In Jinotega, their patients included Jose Jesus Rodriguez, an 18-year-old coffee plantation worker who was born with an extra thumb on each hand, which IMAHelps surgeons removed. In addition to being unsightly, Rodriguez said he could not move his extra thumbs and that they made it difficult for him to grasp various tools. He said the surgery would improve his job security by helping to ensure that he could grasp the tools he needed to do his job like his fellow coffee plantation employees.

But while the IMAHelps volunteers thrive on providing treatment to every patient, medical solutions are not always possible.
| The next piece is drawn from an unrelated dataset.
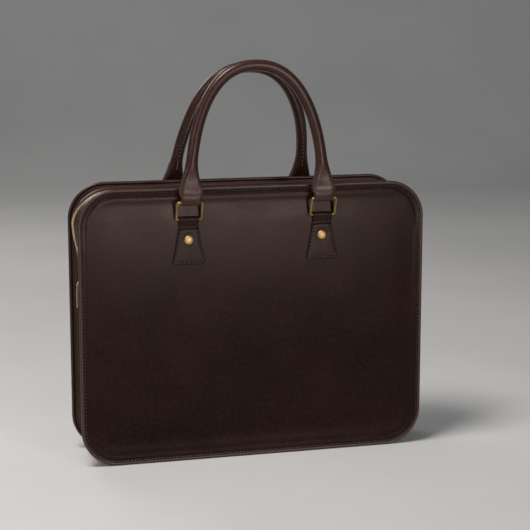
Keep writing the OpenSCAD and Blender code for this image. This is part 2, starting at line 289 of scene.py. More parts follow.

In Jinotega, they saw a 10-year-old boy with polio and a four-year-old boy who suffered from congenital hypothyroidism, which left him unable to walk. But while IMAHelps volunteers could not offer them any medical solutions, they were able to provide both boys with wheelchairs, which their families could not afford.

Mark and Terry Walsh say they are already looking forward to joining IMAHelps when the group conducts a medical mission to help the poor in the Andes Mountains of Peru next summer.

So are other IMAHelps volunteers, including Gloria Soto-Reyes, a Danville, Calif. physical therapist who joined the group for the first time this month in Jinotega.

"One of our patients was a man who had a prosthetic leg and foot," Soto-Reyes said through tears, still emotional from the experience. "He was a land mine victim. Seeing him reminded me that we had been a part of that conflict. But we were able to replace his foot, which was rotting and falling apart. It felt good to do that because the little bit of something I could do to help him I did."

And while she saw many patients in Nicaragua whose lives were torn by poverty and war, Soto-Reyes said the IMAHelps mission gave her hope and changed the way she looks at the world and the impact people can have in it.

"We made a difference in the lives of so many people," she said. "Imagine if everybody gave up two weeks of income to do something like this. To have had such an impact when you're just one person is rewarding, even humbling. It gives you such gratitude. But this mission also brought things into focus for me," she said.

"If everybody looks at themselves instead of waiting for a bigger organization or the government to step in, if we reflect it onto ourselves, then we would see a lot more kindness and a lot more humanitarian things get done."